Early into this performance there is little doubt that Igar Stravinsky is the composer; his unmistakable phrasing and authenticity leave the listener reminiscing for the bygone era in which he worked and composed; the drama, emotion and environment are easily felt and seen.
The London Sympathy Orchestra and director Valerie Gergiev clearly love their work and take a risk by performing the repertoire in reverse order, almost mirroring the effect Stravinsky had in making the populace reflect and engage.
Much thought was clearly put into the overall look and feel of the performance; its success in this area rivaled that of the orchestra’s playing ability, which was tightly controlled and yet full of the emotion required when performing Stravinsky.

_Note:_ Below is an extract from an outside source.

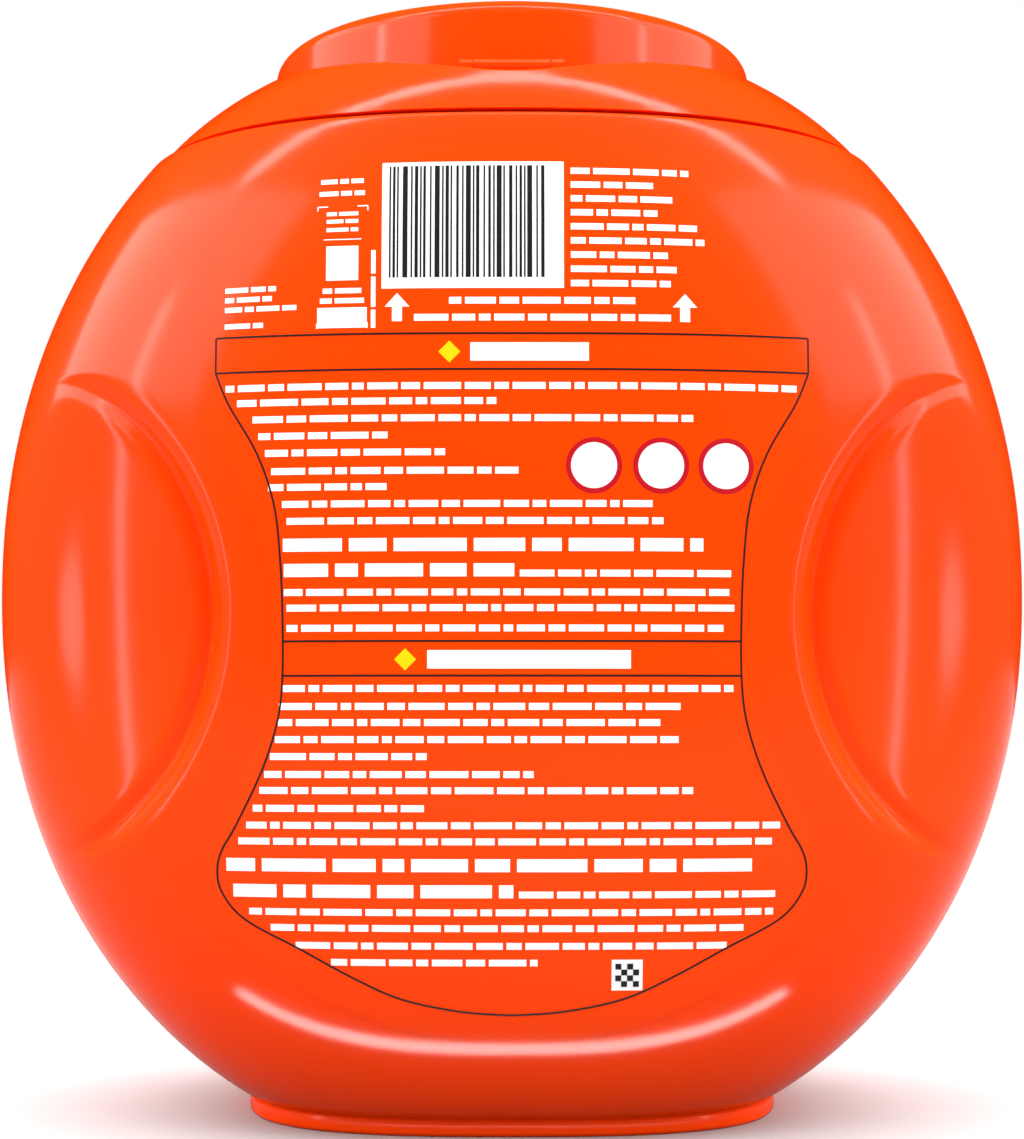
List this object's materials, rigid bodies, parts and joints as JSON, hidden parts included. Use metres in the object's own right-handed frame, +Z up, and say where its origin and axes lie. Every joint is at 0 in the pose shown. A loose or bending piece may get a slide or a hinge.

An almost historic simplicity to his writing is apparent, but a 20th version adds a little sophistication and elegance to these classic pieces. Yet the composer’s own sense of drama and gravitas is not overlooked in items like “Sanctus” with dark movements and harmonies giving a hard edge to the performances, giving the appropriate balance.
The composed but brilliant Leonidas Kavakos performed the Violin Concerto with some elegance and complemented the chorus and wind sections admirably, especially in a duet with Rachel Gough the first bassoonist.
With typical yet admirable haste, Gergiev wasted little time jumping straight into Stravinsky’s first ballet, The Firebird. The director clearly loves this piece and he performed his directing duties with such enthusiasm that one could be forgiven for thinking he had some empathy for the bird itself.
The orchestra responded to their director with just as much passion and excitement, albeit with discipline and control. The dramatic effect of the entire orchestra and audience being shrouded in darkness was as breathtaking as it was inspiring.